March 15th, 2012 at 2:15 am | by Lauren Herstik

Delicacy (La Delicatesse) is a surprisingly enjoyable story of unlikely love, based on the novel of the same name. Nathalie (Audrey Tautou), a successful Parisian businesswoman is reeling from the sudden death of her lovely husband Francois (Pio Marmai). For three years she buries herself in her work until one day she's overcome by the urge to kiss her colleague, Markus. The two navigate an initially strange relationship, dealing with Nathalie's emotional baggage and the perpetual raised eyebrows of their peers sitting in judgment of such an apparently mismatched couple. It is pleasant, emotionally satisfying fun to watch the two learn how to be together.

French comic star Francois Damiens, an enormous, balding muppet of a man is Markus, a Swede of the same description opposite Tautou's ethereal Nathalie. Their courtship is awkward at the start, he's just as surprised by it as the audience. After all, Nathalie is perfect, she's effortlessly beautiful, she's successful, her lips softly pouty, etc. etc. you could go on forever. He approaches this sudden turn of events with cautious excitement and a touch of skepticism. He's a realist- there's no way things could possibly work out this well for a regular schlub like Markus.

Damiens gives an excellent performance as Markus, never once turning him into a caricature. Because Markus treats Nathalie as a real person, not just an unachievable dream girl, he too becomes multidimensional. When he voices his trepidation about the relationship, his concerns are valid and the audience can really get on board with Markus despite how physically unimpressive he is at first.

The courtship proceeds in Michel Gondry-esque fits and starts. Key moments between the two play out in poetic visual metaphors; after his stroke of luck with Nathalie, Markus walks home in a haze of happiness, through an onslaught of models who can't take their eyes off him. Markus asks Nathalie to dinner during a chance meeting on the roof of the office and when she says yes, he mimes opening a door for her and suddenly they're walking into a restaurant. Markus and Nathalie have their first date at this crappy Chinese restaurant. They have terrible food and a modestly enjoyable time. It's reminiscent of a similar Chinese restaurant in Gondry's Eternal Sunshine of the Spotless Mind, and indeed the filmmakers cite that as a definitive inspiration.

Brothers David and Stéphane Foenkinos deftly handle Delicacy, navigating the perilous waters of romantic comedy well. They avoid getting caught up in eddies of preciousness, dabbling in the whimsical without ever going over the falls into twee territory.

If Delicacy could be summed up in one scene, it would be the moment in which Nathalie and Markus find themselves on a bridge overlooking the Eiffel Tower. Nathalie turns to look at Markus just as the tower erupts in a twinkling light show over her shoulder.

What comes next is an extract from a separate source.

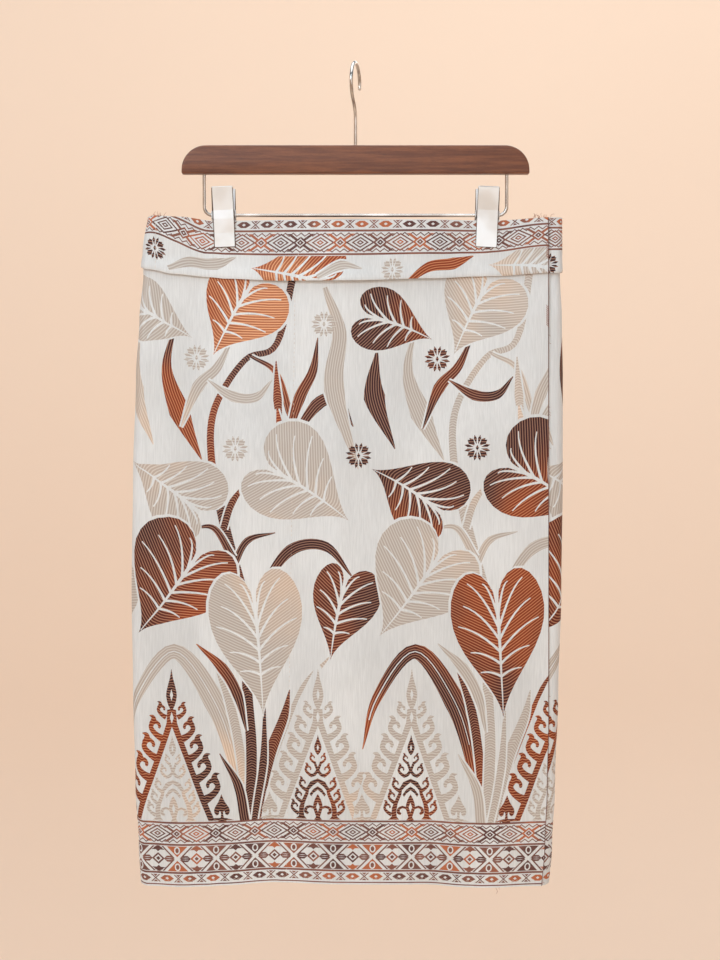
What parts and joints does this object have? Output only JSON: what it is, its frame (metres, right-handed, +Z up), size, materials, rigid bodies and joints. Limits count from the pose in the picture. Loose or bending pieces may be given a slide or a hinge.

His face is frozen in an open mouthed, "Come on!" He tells her this is ridiculous, look at this shot, how could someone like me have something like this. Crap, he's falling in love. He turns on his heels and runs away, leaving Nathalie alone with a proverbial question mark over her head. Again, there's Gondry on his shoulder, chiseling away at the fourth wall, putting the audience's inevitable thoughts right there on the screen.

The French romantic comedy seems to have escaped the doomed fate of its American cousins: If this were an American film, Nathalie would be a Zooey Deschanel Manic Pixie Dream Girl. She'd work in a dog bakery and she'd knit tuxedos for babies to dull the pain of her loss. Instead, Nathalie is successful at a plausible job (something vaguely "business-y" but realistic nonetheless in a very believable semi-drab office space). She lives in a comfortable though not impossibly huge or overly styled apartment. Her wardrobe is comfortable and effortlessly chic in that French way- none of the polka dotted baby doll dresses or high-waisted skirts they're always shoving Zooey into.

Nathalie is heartbreakingly lovely, but she's also just heartbreaking. Her marriage to Francois is adorable and organic, and because he is so wonderful his sudden death is devastating. Tautou plays a broken women with finesse, letting herself wallow in the pain, suddenly throwing away all of her late husband's things, and then throwing herself head first into her work so as to drown out all of her emotion. Hers is a delicate face that, as one might recall from Amelie, can convey childlike joy and the nuances of sadness with the subtlest of changes.

Her heartbreak is lightened with periodic burst of French bluntness, as when her chauvinistic boss takes her to dinner. She walks out on him, then comes back and informs him with a dead straight face that she is sure that she has no good feelings towards him and that especially after this dinner, nothing will ever happen between them and that is a definite. If only everyone could be so direct, there'd be so much less wasted time.

Delicacy is a refreshing take on the romantic comedy, truly droll in a dry French way.